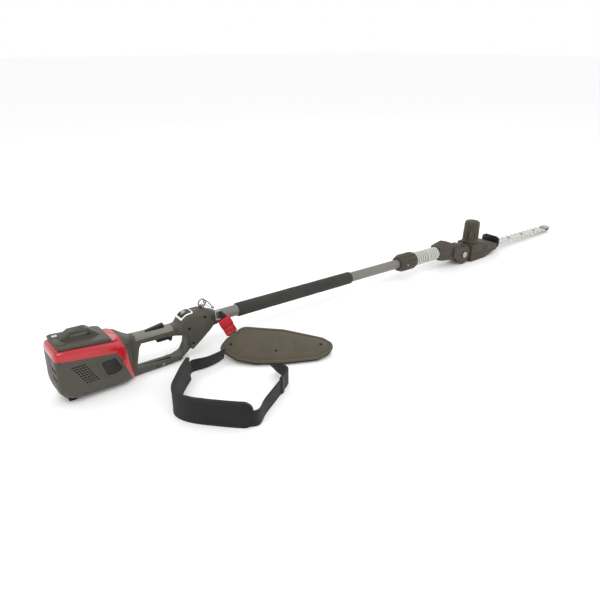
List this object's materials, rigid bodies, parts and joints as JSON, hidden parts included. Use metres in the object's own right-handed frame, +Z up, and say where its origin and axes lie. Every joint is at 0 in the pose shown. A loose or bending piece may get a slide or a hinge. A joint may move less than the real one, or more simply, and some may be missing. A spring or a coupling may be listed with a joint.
{
  "type": "pole hedge trimmer",
  "caption": "Battery pole hedge trimmer with telescopic pole, tilting cutting head, double-sided reciprocating blades, D-handle with trigger, and a clip-on padded carrying harness",
  "frame": {"origin": "centre of the rear foot's flat underside, on the floor that the tool lies on", "axes": "+X along the pole from battery to blade, +Z up, +Y to the left seen from the battery end"},
  "size_m": [2.0401, 0.4042, 0.1634],
  "materials": {
    "casing": "fine grain, satin",
    "red_shell": "gloss",
    "grip_rubber": "soft, fine grain",
    "white_trim": "satin",
    "black_plastic": "satin",
    "foot_rubber": "matt",
    "steel": "brushed",
    "board": "lacquered",
    "tube": "satin",
    "foam": "closed-cell foam",
    "pale_plastic": "satin",
    "head_plastic": "fine grain",
    "sleeve_plastic": "ribbed, satin",
    "silver": "satin",
    "blade_steel": "ground",
    "webbing": "woven strap",
    "buckle_red": "satin",
    "pad_cloth": "brushed knit",
    "pad_cloth_dark": "woven"
  },
  "bodies": {
    "tool": {"housing_right": "casing", "housing_left": "casing", "top_cover": "red_shell", "grip_overmould": "grip_rubber", "panel_bezel": "white_trim", "control_panel": "black_plastic", "side_badge": "black_plastic", "rear_foot": "foot_rubber", "eye_lug": "steel", "body_screw_1": "steel", "body_screw_2": "steel", "body_screw_3": "steel", "body_screw_4": "steel", "control_board": "board", "battery_terminals": "black_plastic", "trigger_switch": "black_plastic", "trigger_pin": "steel", "trigger_spring": "steel", "outer_tube": "tube", "foam_grip": "foam", "clamp_collet": "black_plastic"},
    "battery": {"battery_pack": "casing", "charge_gauge": "pale_plastic"},
    "latch": {"battery_latch": "pale_plastic"},
    "trigger": {"trigger": "black_plastic"},
    "lock_off": {"lock_off_lever": "black_plastic"},
    "power": {"power_button": "pale_plastic"},
    "collar": {"twist_collar": "head_plastic"},
    "extension": {"inner_tube": "tube", "sliding_bush": "black_plastic", "sleeve_1": "sleeve_plastic", "sleeve_2": "sleeve_plastic", "head_yoke": "head_plastic", "pivot_bolt": "steel"},
    "pivot_lock": {"pivot_button": "silver"},
    "head": {"gearbox_upper": "head_plastic", "gearbox_lower": "head_plastic", "motor_cover": "head_plastic", "motor": "steel", "crank_bearing": "steel", "guide_bar": "steel", "tip_guard": "pale_plastic", "blade_guard": "black_plastic"},
    "motor_shaft": {"motor_pinion": "steel"},
    "crank": {"crank_gear": "steel"},
    "blade_top": {"upper_blade": "blade_steel"},
    "blade_bottom": {"lower_blade": "blade_steel"},
    "carry": {"carry_eye": "steel", "snap_hook": "steel", "square_ring": "silver", "hook_webbing": "webbing", "buckle_female": "buckle_red"},
    "gate": {"hook_gate": "silver"},
    "harness": {"buckle_male": "buckle_red", "pad_tab": "webbing", "hip_pad": "pad_cloth", "strap_left": "webbing", "shoulder_pad": "pad_cloth_dark", "strap_right": "webbing", "strap_keeper": "black_plastic"}
  },
  "joints": [
    {"name": "telescope", "type": "slide", "parent": "tool", "child": "extension", "axis": [0.9996, 0, -0.0274], "range_m": [0, 0.45]},
    {"name": "collar_twist", "type": "hinge", "parent": "tool", "child": "collar", "pos_m": [1.07628, 0, 0.06853], "axis": [0.9996, 0, -0.0274], "range_deg": [0, 90]},
    {"name": "head_tilt", "type": "hinge", "parent": "extension", "child": "head", "pos_m": [1.4025, 0, 0.03558], "axis": [0, 1, 0], "range_deg": [-45, 90]},
    {"name": "pivot_release", "type": "slide", "parent": "extension", "child": "pivot_lock", "axis": [0, 1, 0], "range_m": [0, 0.0025], "stiffness_N_per_m": 600, "springref_m": -0.001},
    {"name": "crank_spin", "type": "hinge", "parent": "head", "child": "crank", "pos_m": [1.50487, 0, 0.05678], "axis": [0.0274, 0, 0.9996], "continuous": true},
    {"name": "motor_spin", "type": "hinge", "parent": "head", "child": "motor_shaft", "pos_m": [1.46714, 0, 0.05781], "axis": [0.0274, 0, 0.9996], "continuous": true},
    {"name": "blade_stroke", "type": "slide", "parent": "head", "child": "blade_top", "axis": [0.9996, 0, -0.0274], "range_m": [-0.008, 0.008]},
    {"name": "counter_stroke", "type": "slide", "parent": "head", "child": "blade_bottom", "axis": [0.9996, 0, -0.0274], "range_m": [-0.008, 0.008]},
    {"name": "trigger_pull", "type": "hinge", "parent": "tool", "child": "trigger", "pos_m": [0.26048, 0, 0.08689], "axis": [0, 1, 0], "range_deg": [0, 5.5], "stiffness_Nm_per_rad": 0.4, "springref_deg": -4.58, "deforming": ["trigger_spring"]},
    {"name": "lock_off_press", "type": "hinge", "parent": "tool", "child": "lock_off", "pos_m": [0.19783, 0, 0.10062], "axis": [0, 1, 0], "range_deg": [0, 4.5], "stiffness_Nm_per_rad": 0.2, "springref_deg": -4.58},
    {"name": "power_press", "type": "slide", "parent": "tool", "child": "power", "axis": [-0.0274, 0, -0.9996], "range_m": [0, 0.0015], "stiffness_N_per_m": 500, "springref_m": -0.001},
    {"name": "battery_lift", "type": "slide", "parent": "tool", "child": "battery", "axis": [0.0274, 0, 0.9996], "range_m": [0, 0.11]},
    {"name": "latch_press", "type": "slide", "parent": "battery", "child": "latch", "axis": [-0.0274, 0, -0.9996], "range_m": [0, 0.003], "stiffness_N_per_m": 500, "springref_m": -0.001},
    {"name": "carry_swing", "type": "hinge", "parent": "tool", "child": "carry", "pos_m": [0.35055, 0, 0.12464], "axis": [-0.9996, 0, 0.0274], "range_deg": [0, 65]},
    {"name": "hook_gate_open", "type": "hinge", "parent": "carry", "child": "gate", "pos_m": [0.3652, -0.02263, 0.12436], "axis": [-0.1047, 0.3923, -0.9139], "range_deg": [0, 15], "stiffness_Nm_per_rad": 0.02, "springref_deg": -8.59},
    {"name": "buckle_release", "type": "slide", "parent": "carry", "child": "harness", "axis": [0.3826, -0.1497, -0.9117], "range_m": [0, 0.03]}
  ],
  "couplings": [
    {"joint": "motor_spin", "follows": "crank_spin", "ratio": -4.5556},
    {"joint": "counter_stroke", "follows": "blade_stroke", "ratio": -1}
  ]
}
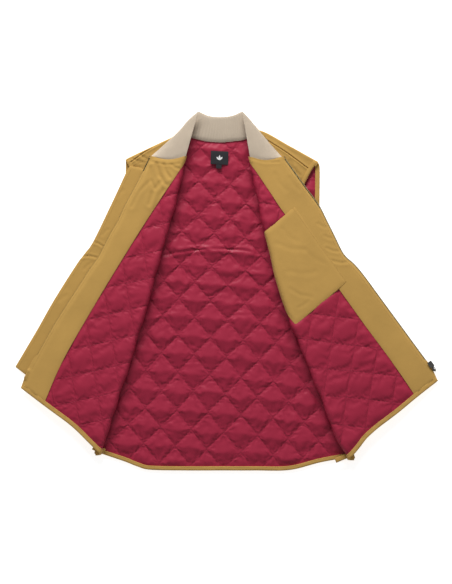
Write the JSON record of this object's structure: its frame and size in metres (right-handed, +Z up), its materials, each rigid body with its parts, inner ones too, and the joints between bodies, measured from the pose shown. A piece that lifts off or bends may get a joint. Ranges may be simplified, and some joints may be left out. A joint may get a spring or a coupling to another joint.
{
  "type": "quilted work vest",
  "caption": "Sleeveless zip-front canvas work vest with diamond-quilted satin lining and rib collar, laid flat on its back with both fronts folded outward.",
  "frame": {"origin": "underside of the back panel, on the table, under the middle of the vest", "axes": "+X towards the wearer's left (the viewer's right when looking down), +Y from the hem towards the collar, +Z up from the table"},
  "size_m": [0.911, 0.77, 0.0261],
  "materials": {
    "canvas_shell": "cotton duck canvas, matt",
    "canvas_facing": "cotton canvas, matt",
    "satin": "nylon satin, soft sheen",
    "wadding": "polyester wadding",
    "rib_knit": "rib knit, matt",
    "zip_tape": "woven tape",
    "zip_teeth": "antique",
    "zip_metal": "gunmetal, worn bright on edges",
    "label_weave": "woven damask label"
  },
  "bodies": {
    "back": {"back_shell": "canvas_shell", "back_wadding": "wadding", "back_lining": "satin", "back_hem_band": "canvas_facing", "right_armhole_facing": "canvas_facing", "left_armhole_facing": "canvas_facing", "neck_label": "label_weave", "size_tab": "label_weave", "collar_back": "rib_knit", "right_side_shell": "canvas_shell", "right_side_wadding": "wadding", "right_side_lining": "satin", "right_side_hem_band": "canvas_facing", "right_shoulder_wrap": "canvas_shell", "left_side_shell": "canvas_shell", "left_side_wadding": "wadding", "left_side_lining": "satin", "left_side_hem_band": "canvas_facing", "left_shoulder_wrap": "canvas_shell"},
    "right_front": {"right_front_shell": "canvas_shell", "right_front_wadding": "wadding", "right_front_lining": "satin", "right_facing": "canvas_facing", "right_front_hem_band": "canvas_facing", "right_zip_tape": "zip_tape", "right_zip_teeth": "zip_teeth", "right_zip_stop": "zip_metal", "storm_flap": "canvas_shell", "collar_right": "rib_knit", "zip_pin": "zip_metal"},
    "left_front": {"left_front_shell": "canvas_shell", "left_front_wadding": "wadding", "left_front_lining": "satin", "left_facing": "canvas_facing", "left_front_hem_band": "canvas_facing", "left_zip_tape": "zip_tape", "left_zip_teeth": "zip_teeth", "left_zip_stop": "zip_metal", "inner_pocket": "canvas_facing", "collar_left": "rib_knit", "zip_box": "zip_metal"},
    "slider": {"zip_slider": "zip_metal"},
    "pull": {"zip_pull": "zip_metal"}
  },
  "joints": [
    {"name": "right_front_fold", "type": "hinge", "parent": "back", "child": "right_front", "pos_m": [-0.0641, 0.3483, 0.01695], "axis": [0.2584, 0.966, 0], "range_deg": [0, 181]},
    {"name": "left_front_fold", "type": "hinge", "parent": "back", "child": "left_front", "pos_m": [0.0527, 0.3449, 0.01695], "axis": [0.2963, -0.9551, 0], "range_deg": [0, 183.5]},
    {"name": "slider_run", "type": "slide", "parent": "left_front", "child": "slider", "axis": [-0.5928, 0.8051, 0.0216], "range_m": [0, 0.225]},
    {"name": "pull_swing", "type": "hinge", "parent": "slider", "child": "pull", "pos_m": [0.45367, -0.13857, 0.00273], "axis": [0.8037, 0.5917, -0.0622], "range_deg": [0, 170]}
  ]
}
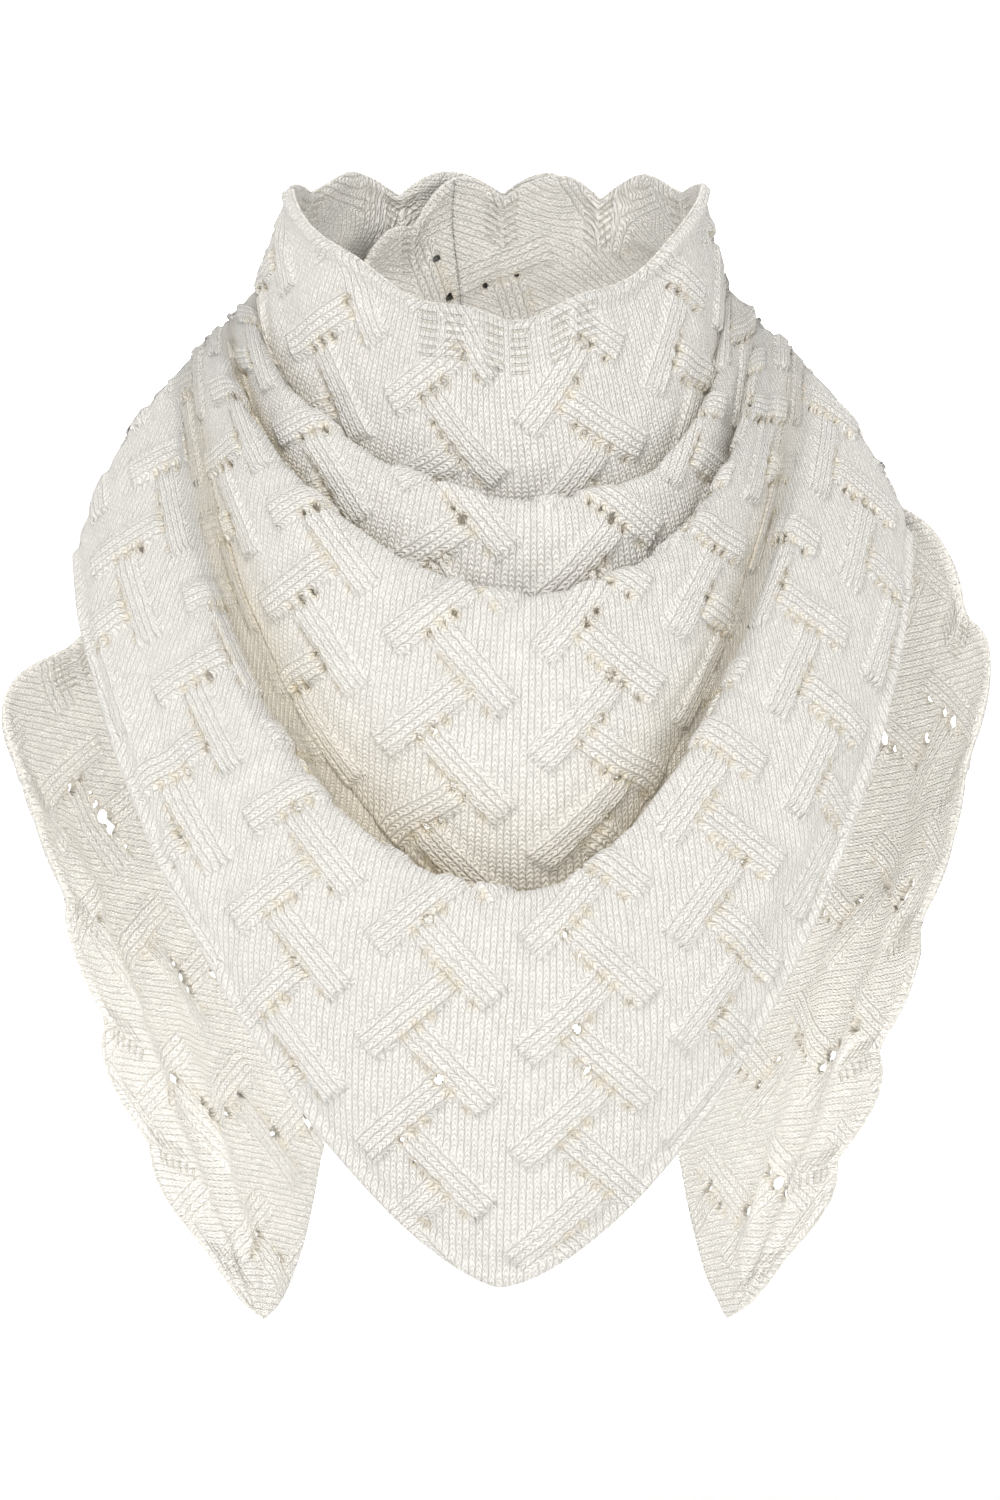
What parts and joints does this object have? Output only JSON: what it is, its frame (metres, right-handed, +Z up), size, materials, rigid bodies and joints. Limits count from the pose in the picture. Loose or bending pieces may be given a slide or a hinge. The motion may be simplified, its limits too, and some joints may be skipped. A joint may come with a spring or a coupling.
{
  "type": "pointelle scarf",
  "caption": "Triangular knitted pointelle scarf in its worn form: open scalloped collar, cowl swags on the chest, pointed bib, and two scalloped ends behind the shoulders.",
  "frame": {"origin": "middle of the neck opening, level with the middle of the collar, where the wearer's neck holds the scarf", "axes": "+Z up, -Y towards the wearer's front (the bib), +X to the right as seen from the front"},
  "size_m": [0.4166, 0.319, 0.4887],
  "materials": {
    "cream_wool": "soft brushed knit, matt, with a light nap"
  },
  "bodies": {
    "root": {"front_collar": "cream_wool", "front_cowl": "cream_wool", "front_bib": "cream_wool", "left_wrap": "cream_wool", "right_end": "cream_wool", "right_wrap": "cream_wool", "left_end": "cream_wool"}
  },
  "joints": []
}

# GIVEN TASK
Your answer should consist only of the lines from the one with "What parts and" through the end of the data above, reproduced exactly.

# FULL ANSWER
What parts and joints does this object have? Output only JSON: what it is, its frame (metres, right-handed, +Z up), size, materials, rigid bodies and joints. Limits count from the pose in the picture. Loose or bending pieces may be given a slide or a hinge. The motion may be simplified, its limits too, and some joints may be skipped. A joint may come with a spring or a coupling.
{
  "type": "pointelle scarf",
  "caption": "Triangular knitted pointelle scarf in its worn form: open scalloped collar, cowl swags on the chest, pointed bib, and two scalloped ends behind the shoulders.",
  "frame": {"origin": "middle of the neck opening, level with the middle of the collar, where the wearer's neck holds the scarf", "axes": "+Z up, -Y towards the wearer's front (the bib), +X to the right as seen from the front"},
  "size_m": [0.4166, 0.319, 0.4887],
  "materials": {
    "cream_wool": "soft brushed knit, matt, with a light nap"
  },
  "bodies": {
    "root": {"front_collar": "cream_wool", "front_cowl": "cream_wool", "front_bib": "cream_wool", "left_wrap": "cream_wool", "right_end": "cream_wool", "right_wrap": "cream_wool", "left_end": "cream_wool"}
  },
  "joints": []
}